Светлый фон

Кроме того, однажды поставленные цели должны были осмыслены и донесены до самых отдаленных производственных форпостов во Внутренней Азии при помощи администраторов, управляющих, технологов и рабочих, которые, по крайней мере в первом поколении, были неопытны, плохо образованны и привыкли к деревянной сохе, а не к техническим новшествам. (Художник-карикатурист Дэвид Лоу после посещения СССР в начале 1930‐х годов сделал набросок девушки-колхозницы, безуспешно пытающейся подоить трактор.) Примитивизм торжествовал повсюду, за исключением высшего начальства, по этой причине и несшего ответственность за все более тотальную централизацию. Как Наполеону и его начальнику штаба приходилось отвечать за военную некомпетентность своих маршалов, в основном произведенных из простых полевых офицеров, так и в советской системе принятие решений все больше концентрировалось на самом верху. Сверхцентрализация Госплана компенсировала нехватку руководителей на местах. Следствием подобного положения вещей стала невероятная бюрократизация экономического аппарата и всех других частей системы[130].

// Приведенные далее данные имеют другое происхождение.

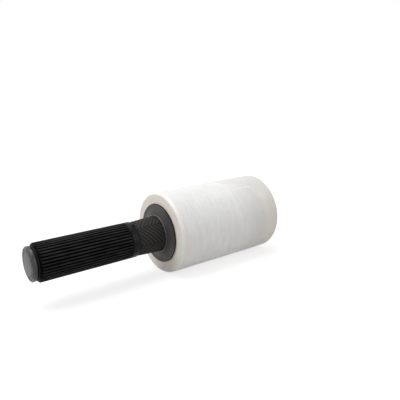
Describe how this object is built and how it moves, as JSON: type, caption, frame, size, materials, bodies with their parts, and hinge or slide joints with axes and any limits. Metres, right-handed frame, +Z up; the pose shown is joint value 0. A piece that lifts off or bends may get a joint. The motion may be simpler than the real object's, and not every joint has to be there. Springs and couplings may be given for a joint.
{
  "type": "stretch wrap roll",
  "caption": "Roll of clear-white stretch film on a cardboard core with a ribbed plastic handle that turns freely, used to wrap bundles and pallets by hand.",
  "frame": {"origin": "middle of the length and breadth of the lying roll, on the surface that it lies on", "axes": "+X along the roll's axis from the handle towards the film's open end, +Z up, +Y away from the side with the film's tail"},
  "size_m": [0.2526, 0.0803, 0.0801],
  "materials": {
    "film": "soft white translucent film, wound tight, faint streaks round it",
    "core": "brown spiral-wound cardboard",
    "hub": "satin dark grey moulded plastic",
    "spindle": "black moulded plastic",
    "neck": "very dark grey moulded plastic with slanted ribs",
    "grip_hard": "smooth black plastic",
    "grip_soft": "matt black ribbed sleeve",
    "washer": "black plastic",
    "cap": "satin mid grey plastic"
  },
  "bodies": {
    "roll": {"film_roll": "film", "cardboard_core": "core", "hub_flange": "hub", "spindle": "spindle", "neck_sleeve": "neck", "thrust_washer": "washer", "end_cap": "cap"},
    "grip": {"grip_core": "grip_hard", "grip_sleeve": "grip_soft"}
  },
  "joints": [
    {"name": "grip_spin", "type": "hinge", "parent": "roll", "child": "grip", "pos_m": [-0.0749, 0, 0.0398], "axis": [1, 0, 0], "continuous": true}
  ]
}
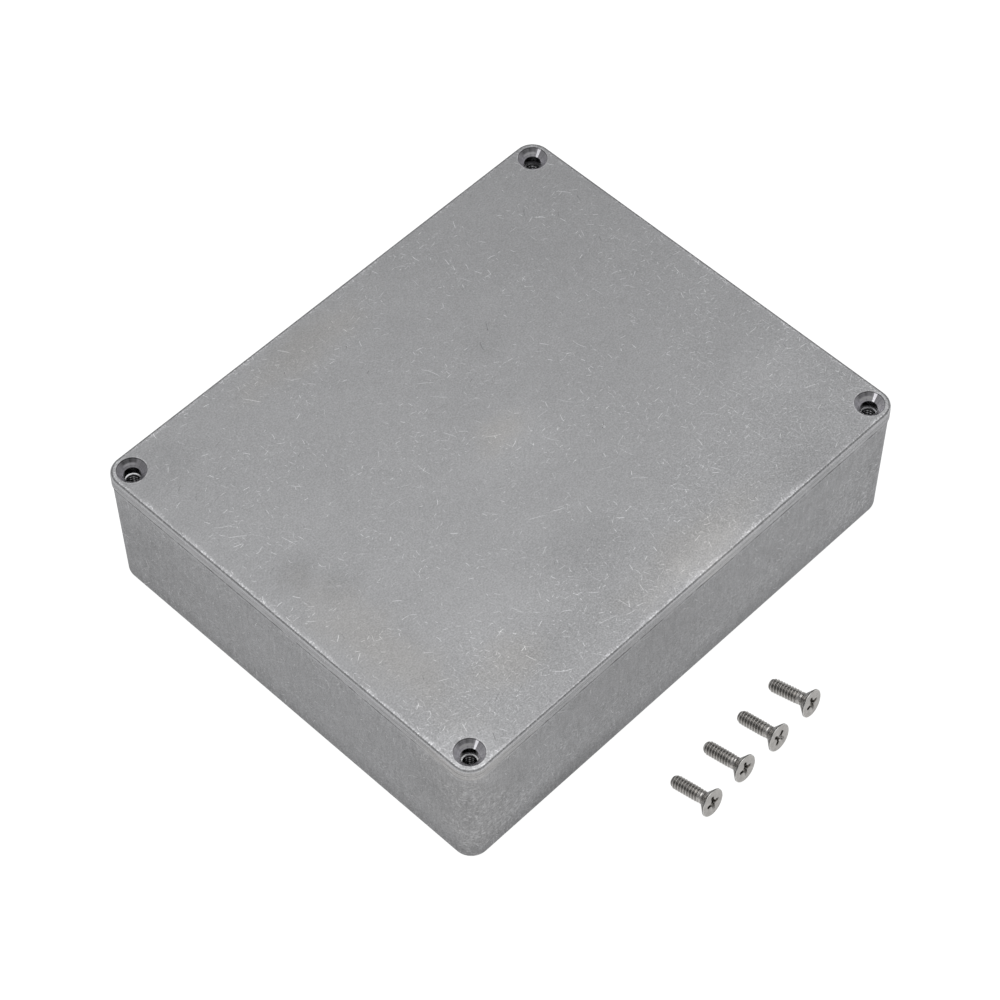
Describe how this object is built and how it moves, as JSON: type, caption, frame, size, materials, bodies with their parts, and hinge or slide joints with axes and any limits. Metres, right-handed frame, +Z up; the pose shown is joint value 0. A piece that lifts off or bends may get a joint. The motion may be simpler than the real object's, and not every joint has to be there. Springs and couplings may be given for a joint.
{
  "type": "die cast aluminium box",
  "caption": "Shallow rectangular die cast aluminium enclosure, with a flat screw-down lid lapped into its open base and the countersunk lid screws lying beside it.",
  "frame": {"origin": "middle of the base's underside, on the surface that the box stands on", "axes": "+Z up through the lid, +X along the box's long side, +Y along its short side away from the loose screws"},
  "size_m": [0.1456, 0.1514, 0.0393],
  "materials": {
    "cast_aluminium": "bare casting, tumbled to a mottled satin grey with fine curved scratches",
    "screw_steel": "bright plain stainless steel"
  },
  "bodies": {
    "root": {"box_base": "cast_aluminium", "box_lid": "cast_aluminium", "lid_screw_1": "screw_steel", "lid_screw_2": "screw_steel", "lid_screw_3": "screw_steel", "lid_screw_4": "screw_steel"}
  },
  "joints": []
}
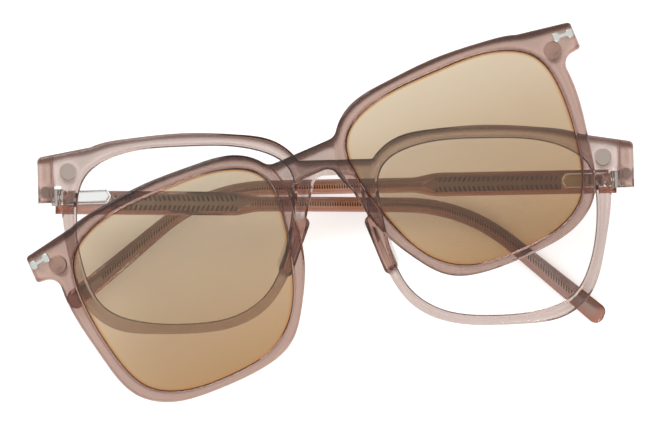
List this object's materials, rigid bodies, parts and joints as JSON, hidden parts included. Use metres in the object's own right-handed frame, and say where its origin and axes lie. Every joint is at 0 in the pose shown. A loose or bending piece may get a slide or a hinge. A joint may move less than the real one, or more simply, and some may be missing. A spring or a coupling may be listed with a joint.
{
  "type": "eyeglasses with a magnetic tinted clip",
  "caption": "Clear plastic spectacles lying face up with folded temples, and a magnetic tinted clip-on front lying turned across them.",
  "frame": {"origin": "middle of the bounding box's base, on the surface that the folded temples lie on", "axes": "+X to the wearer's left along the front, +Y up the face, +Z out of the front of the lenses"},
  "size_m": [0.145, 0.0874, 0.0349],
  "materials": {
    "front_plastic": "polished, clear taupe tint",
    "temple_plastic": "polished, clear taupe tint",
    "clip_plastic": "polished, clear taupe tint",
    "clear_lens": "clear, coated",
    "tinted_lens": "brown tint that deepens towards the lower edge",
    "magnet": "nickel plated, satin",
    "steel": "plain machined",
    "chromed_metal": "polished plate",
    "core_metal": "coined and plated",
    "rivet_metal": "polished plate"
  },
  "bodies": {
    "front": {"front_frame": "front_plastic", "lens_left": "clear_lens", "lens_right": "clear_lens", "front_magnet_left": "magnet", "front_magnet_right": "magnet", "hinge_leaf_left": "steel", "hinge_leaf_right": "steel", "hinge_screw_left": "steel", "hinge_screw_right": "steel"},
    "temple_left": {"temple_left": "temple_plastic", "temple_core_left": "core_metal", "hinge_box_left": "chromed_metal"},
    "temple_right": {"temple_right": "temple_plastic", "temple_core_right": "core_metal", "hinge_box_right": "chromed_metal"},
    "clip": {"clip_frame": "clip_plastic", "clip_lens_left": "tinted_lens", "clip_lens_right": "tinted_lens", "clip_magnet_left": "magnet", "clip_magnet_right": "magnet", "clip_rivet_left": "rivet_metal", "clip_rivet_right": "rivet_metal"}
  },
  "joints": [
    {"name": "temple_right_fold", "type": "hinge", "parent": "front", "child": "temple_right", "pos_m": [-0.06449, 0.00559, 0.01396], "axis": [0, 1, 0], "range_deg": [0, 85.4]},
    {"name": "temple_left_fold", "type": "hinge", "parent": "front", "child": "temple_left", "pos_m": [0.06751, 0.00629, 0.01396], "axis": [0, -1, 0], "range_deg": [0, 89.3]},
    {"name": "clip_turn", "type": "hinge", "parent": "front", "child": "clip", "pos_m": [-0.00684, -0.00651, 0.03129], "axis": [-0.0315, -0.0687, 0.9971], "range_deg": [-21.87, 0]}
  ],
  "couplings": [
    {"joint": "temple_left_fold", "follows": "temple_right_fold", "ratio": 1.045}
  ]
}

Пока экономика оставалась на низком уровне и должна была лишь заложить основу для современной промышленности, эта сработанная на скорую руку система, созданная главным образом в 1930‐е годы, действовала. Она даже выработала определенную маневренность, правда тоже достаточно примитивную. В то время, ставя перед собой задачи одного порядка, необязательно было тут же ставить другие, вытекающие из предыдущих, как это происходит в сложных лабиринтах современной экономики. В действительности в отсталой стране, изолированной от иностранной помощи, командная индустриализация, со всеми ее издержками и недостатками, принесла впечатляющие результаты. Благодаря ей СССР за несколько лет превратился в мощнейшую промышленную державу, которая, в отличие от царской России, смогла одержать победу в войне с Германией и выжить, несмотря на временную потерю территорий, на которых проживала треть ее населения, и разрушение половины своих промышленных предприятий. Следует добавить, что едва ли можно найти какой‐либо другой режим, при котором люди готовы были приносить жертвы, выпавшие на долю русского народа во время войны (Milward, 1979, p. 92–97) и в 1930‐е годы. Хотя система поддерживала нищенский уровень потребления у населения (в 1940 году было произведено лишь немногим более одной пары обуви на каждого жителя СССР), она гарантировала этот социальный минимум. Она давала людям работу, пищу, одежду и жилье, контролируемые цены и дотируемую квартплату, пенсии, медицинскую помощь и равенство, пока система привилегий для “номенклатуры” не вышла из‐под контроля после смерти Сталина. Еще более щедро советская система раздавала образование. Превращение в основном неграмотной страны в современный СССР по любым стандартам являлось выдающимся достижением. Для многомиллионного деревенского населения, для которого даже в самые тяжелые времена советское развитие означало открытие новых горизонтов, выход из темноты и невежества в город, к свету и прогрессу, не говоря уже о личных успехах и карьере, этот способ построения нового общества был вполне убедителен. Во всяком случае, другого оно не знало.